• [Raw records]
———

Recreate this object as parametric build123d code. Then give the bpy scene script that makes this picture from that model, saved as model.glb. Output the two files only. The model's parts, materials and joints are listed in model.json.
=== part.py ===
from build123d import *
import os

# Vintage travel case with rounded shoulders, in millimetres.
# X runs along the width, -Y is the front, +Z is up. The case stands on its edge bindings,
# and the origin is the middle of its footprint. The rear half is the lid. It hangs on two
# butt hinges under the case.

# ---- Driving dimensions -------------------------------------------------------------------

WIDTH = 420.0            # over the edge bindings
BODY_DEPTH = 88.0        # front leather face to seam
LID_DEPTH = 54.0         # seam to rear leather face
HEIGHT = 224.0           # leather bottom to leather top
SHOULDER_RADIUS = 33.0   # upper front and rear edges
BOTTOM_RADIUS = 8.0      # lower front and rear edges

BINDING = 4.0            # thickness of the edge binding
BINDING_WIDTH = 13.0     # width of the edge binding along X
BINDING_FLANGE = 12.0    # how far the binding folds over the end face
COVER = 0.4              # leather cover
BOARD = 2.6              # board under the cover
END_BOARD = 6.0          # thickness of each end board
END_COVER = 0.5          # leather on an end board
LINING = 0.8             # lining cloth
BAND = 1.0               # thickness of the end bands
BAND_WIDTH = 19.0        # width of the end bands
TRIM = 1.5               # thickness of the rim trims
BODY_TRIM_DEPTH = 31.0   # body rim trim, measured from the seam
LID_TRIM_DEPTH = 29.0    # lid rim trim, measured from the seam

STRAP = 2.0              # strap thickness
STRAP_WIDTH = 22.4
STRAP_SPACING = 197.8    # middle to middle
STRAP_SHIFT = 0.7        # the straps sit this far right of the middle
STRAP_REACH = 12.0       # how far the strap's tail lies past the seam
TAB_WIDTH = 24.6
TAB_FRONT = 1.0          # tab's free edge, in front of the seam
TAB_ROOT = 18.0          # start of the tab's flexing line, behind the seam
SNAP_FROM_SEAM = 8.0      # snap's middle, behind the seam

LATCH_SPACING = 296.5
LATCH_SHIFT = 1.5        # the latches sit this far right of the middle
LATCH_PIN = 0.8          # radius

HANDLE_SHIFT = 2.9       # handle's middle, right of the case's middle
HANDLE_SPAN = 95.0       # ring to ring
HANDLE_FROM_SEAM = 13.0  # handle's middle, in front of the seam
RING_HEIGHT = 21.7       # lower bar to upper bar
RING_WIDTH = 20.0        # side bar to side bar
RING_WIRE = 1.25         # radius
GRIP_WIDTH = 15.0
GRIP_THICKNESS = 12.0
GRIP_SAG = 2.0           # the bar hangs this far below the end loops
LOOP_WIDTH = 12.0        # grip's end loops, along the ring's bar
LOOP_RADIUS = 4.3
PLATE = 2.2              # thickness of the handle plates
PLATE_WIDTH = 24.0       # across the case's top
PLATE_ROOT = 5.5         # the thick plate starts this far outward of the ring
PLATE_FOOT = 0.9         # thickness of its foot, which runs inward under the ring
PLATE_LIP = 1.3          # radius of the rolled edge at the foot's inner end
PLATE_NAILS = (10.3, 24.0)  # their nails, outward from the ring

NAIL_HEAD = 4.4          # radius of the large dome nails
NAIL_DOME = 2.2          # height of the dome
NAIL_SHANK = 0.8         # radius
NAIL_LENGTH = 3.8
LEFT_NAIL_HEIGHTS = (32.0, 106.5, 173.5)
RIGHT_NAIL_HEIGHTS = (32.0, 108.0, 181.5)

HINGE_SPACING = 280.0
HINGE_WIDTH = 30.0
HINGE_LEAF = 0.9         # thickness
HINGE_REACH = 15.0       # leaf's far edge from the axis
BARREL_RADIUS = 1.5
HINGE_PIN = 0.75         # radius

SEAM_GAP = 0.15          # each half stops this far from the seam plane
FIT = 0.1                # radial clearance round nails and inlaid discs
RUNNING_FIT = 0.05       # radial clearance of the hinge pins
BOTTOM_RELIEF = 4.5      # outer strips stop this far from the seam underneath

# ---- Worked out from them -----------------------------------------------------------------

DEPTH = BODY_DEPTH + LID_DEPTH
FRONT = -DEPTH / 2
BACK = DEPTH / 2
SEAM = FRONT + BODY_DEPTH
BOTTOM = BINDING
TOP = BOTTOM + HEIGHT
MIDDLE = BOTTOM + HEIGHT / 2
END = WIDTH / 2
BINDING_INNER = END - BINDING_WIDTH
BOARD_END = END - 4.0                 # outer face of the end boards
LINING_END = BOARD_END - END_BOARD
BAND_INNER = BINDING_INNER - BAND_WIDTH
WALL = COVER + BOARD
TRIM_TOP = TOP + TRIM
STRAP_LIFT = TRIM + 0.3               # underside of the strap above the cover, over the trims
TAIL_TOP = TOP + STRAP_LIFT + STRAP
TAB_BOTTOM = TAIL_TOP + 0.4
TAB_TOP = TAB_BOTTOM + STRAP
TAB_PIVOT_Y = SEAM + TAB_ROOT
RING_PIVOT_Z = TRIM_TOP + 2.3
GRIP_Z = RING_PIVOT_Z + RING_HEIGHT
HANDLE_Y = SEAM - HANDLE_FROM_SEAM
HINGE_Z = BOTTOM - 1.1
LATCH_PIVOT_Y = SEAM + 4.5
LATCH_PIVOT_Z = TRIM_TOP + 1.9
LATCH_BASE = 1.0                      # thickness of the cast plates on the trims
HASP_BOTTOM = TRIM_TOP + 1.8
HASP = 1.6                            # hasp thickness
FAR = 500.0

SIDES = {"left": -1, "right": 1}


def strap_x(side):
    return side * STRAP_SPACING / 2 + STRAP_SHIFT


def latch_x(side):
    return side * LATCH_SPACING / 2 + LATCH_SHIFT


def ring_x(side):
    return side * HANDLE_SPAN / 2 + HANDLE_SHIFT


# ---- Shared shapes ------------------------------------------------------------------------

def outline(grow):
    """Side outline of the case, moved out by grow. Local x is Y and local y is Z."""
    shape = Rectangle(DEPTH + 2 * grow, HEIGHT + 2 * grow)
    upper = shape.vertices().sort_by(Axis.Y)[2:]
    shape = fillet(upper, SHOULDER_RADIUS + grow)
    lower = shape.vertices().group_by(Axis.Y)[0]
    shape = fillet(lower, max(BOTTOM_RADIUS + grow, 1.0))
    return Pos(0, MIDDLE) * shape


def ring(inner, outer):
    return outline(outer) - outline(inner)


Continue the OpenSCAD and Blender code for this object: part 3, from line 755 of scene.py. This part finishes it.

———

Every entry must be retyped in full, exactly as given.

Recreate this object as parametric build123d code. Then give the bpy scene script that makes this picture from that model, saved as model.glb. Output the two files only. The model's parts, materials and joints are listed in model.json.
=== part.py ===
from build123d import *
import os

# Vintage travel case with rounded shoulders, in millimetres.
# X runs along the width, -Y is the front, +Z is up. The case stands on its edge bindings,
# and the origin is the middle of its footprint. The rear half is the lid. It hangs on two
# butt hinges under the case.

# ---- Driving dimensions -------------------------------------------------------------------

WIDTH = 420.0            # over the edge bindings
BODY_DEPTH = 88.0        # front leather face to seam
LID_DEPTH = 54.0         # seam to rear leather face
HEIGHT = 224.0           # leather bottom to leather top
SHOULDER_RADIUS = 33.0   # upper front and rear edges
BOTTOM_RADIUS = 8.0      # lower front and rear edges

BINDING = 4.0            # thickness of the edge binding
BINDING_WIDTH = 13.0     # width of the edge binding along X
BINDING_FLANGE = 12.0    # how far the binding folds over the end face
COVER = 0.4              # leather cover
BOARD = 2.6              # board under the cover
END_BOARD = 6.0          # thickness of each end board
END_COVER = 0.5          # leather on an end board
LINING = 0.8             # lining cloth
BAND = 1.0               # thickness of the end bands
BAND_WIDTH = 19.0        # width of the end bands
TRIM = 1.5               # thickness of the rim trims
BODY_TRIM_DEPTH = 31.0   # body rim trim, measured from the seam
LID_TRIM_DEPTH = 29.0    # lid rim trim, measured from the seam

STRAP = 2.0              # strap thickness
STRAP_WIDTH = 22.4
STRAP_SPACING = 197.8    # middle to middle
STRAP_SHIFT = 0.7        # the straps sit this far right of the middle
STRAP_REACH = 12.0       # how far the strap's tail lies past the seam
TAB_WIDTH = 24.6
TAB_FRONT = 1.0          # tab's free edge, in front of the seam
TAB_ROOT = 18.0          # start of the tab's flexing line, behind the seam
SNAP_FROM_SEAM = 8.0      # snap's middle, behind the seam

LATCH_SPACING = 296.5
LATCH_SHIFT = 1.5        # the latches sit this far right of the middle
LATCH_PIN = 0.8          # radius

HANDLE_SHIFT = 2.9       # handle's middle, right of the case's middle
HANDLE_SPAN = 95.0       # ring to ring
HANDLE_FROM_SEAM = 13.0  # handle's middle, in front of the seam
RING_HEIGHT = 21.7       # lower bar to upper bar
RING_WIDTH = 20.0        # side bar to side bar
RING_WIRE = 1.25         # radius
GRIP_WIDTH = 15.0
GRIP_THICKNESS = 12.0
GRIP_SAG = 2.0           # the bar hangs this far below the end loops
LOOP_WIDTH = 12.0        # grip's end loops, along the ring's bar
LOOP_RADIUS = 4.3
PLATE = 2.2              # thickness of the handle plates
PLATE_WIDTH = 24.0       # across the case's top
PLATE_ROOT = 5.5         # the thick plate starts this far outward of the ring
PLATE_FOOT = 0.9         # thickness of its foot, which runs inward under the ring
PLATE_LIP = 1.3          # radius of the rolled edge at the foot's inner end
PLATE_NAILS = (10.3, 24.0)  # their nails, outward from the ring

NAIL_HEAD = 4.4          # radius of the large dome nails
NAIL_DOME = 2.2          # height of the dome
NAIL_SHANK = 0.8         # radius
NAIL_LENGTH = 3.8
LEFT_NAIL_HEIGHTS = (32.0, 106.5, 173.5)
RIGHT_NAIL_HEIGHTS = (32.0, 108.0, 181.5)

HINGE_SPACING = 280.0
HINGE_WIDTH = 30.0
HINGE_LEAF = 0.9         # thickness
HINGE_REACH = 15.0       # leaf's far edge from the axis
BARREL_RADIUS = 1.5
HINGE_PIN = 0.75         # radius

SEAM_GAP = 0.15          # each half stops this far from the seam plane
FIT = 0.1                # radial clearance round nails and inlaid discs
RUNNING_FIT = 0.05       # radial clearance of the hinge pins
BOTTOM_RELIEF = 4.5      # outer strips stop this far from the seam underneath

# ---- Worked out from them -----------------------------------------------------------------

DEPTH = BODY_DEPTH + LID_DEPTH
FRONT = -DEPTH / 2
BACK = DEPTH / 2
SEAM = FRONT + BODY_DEPTH
BOTTOM = BINDING
TOP = BOTTOM + HEIGHT
MIDDLE = BOTTOM + HEIGHT / 2
END = WIDTH / 2
BINDING_INNER = END - BINDING_WIDTH
BOARD_END = END - 4.0                 # outer face of the end boards
LINING_END = BOARD_END - END_BOARD
BAND_INNER = BINDING_INNER - BAND_WIDTH
WALL = COVER + BOARD
TRIM_TOP = TOP + TRIM
STRAP_LIFT = TRIM + 0.3               # underside of the strap above the cover, over the trims
TAIL_TOP = TOP + STRAP_LIFT + STRAP
TAB_BOTTOM = TAIL_TOP + 0.4
TAB_TOP = TAB_BOTTOM + STRAP
TAB_PIVOT_Y = SEAM + TAB_ROOT
RING_PIVOT_Z = TRIM_TOP + 2.3
GRIP_Z = RING_PIVOT_Z + RING_HEIGHT
HANDLE_Y = SEAM - HANDLE_FROM_SEAM
HINGE_Z = BOTTOM - 1.1
LATCH_PIVOT_Y = SEAM + 4.5
LATCH_PIVOT_Z = TRIM_TOP + 1.9
LATCH_BASE = 1.0                      # thickness of the cast plates on the trims
HASP_BOTTOM = TRIM_TOP + 1.8
HASP = 1.6                            # hasp thickness
FAR = 500.0

SIDES = {"left": -1, "right": 1}


def strap_x(side):
    return side * STRAP_SPACING / 2 + STRAP_SHIFT


def latch_x(side):
    return side * LATCH_SPACING / 2 + LATCH_SHIFT


def ring_x(side):
    return side * HANDLE_SPAN / 2 + HANDLE_SHIFT


# ---- Shared shapes ------------------------------------------------------------------------

def outline(grow):
    """Side outline of the case, moved out by grow. Local x is Y and local y is Z."""
    shape = Rectangle(DEPTH + 2 * grow, HEIGHT + 2 * grow)
    upper = shape.vertices().sort_by(Axis.Y)[2:]
    shape = fillet(upper, SHOULDER_RADIUS + grow)
    lower = shape.vertices().group_by(Axis.Y)[0]
    shape = fillet(lower, max(BOTTOM_RADIUS + grow, 1.0))
    return Pos(0, MIDDLE) * shape


def ring(inner, outer):
    return outline(outer) - outline(inner)


Continue the OpenSCAD and Blender code for this object: part 3, from line 755 of scene.py. This part finishes it.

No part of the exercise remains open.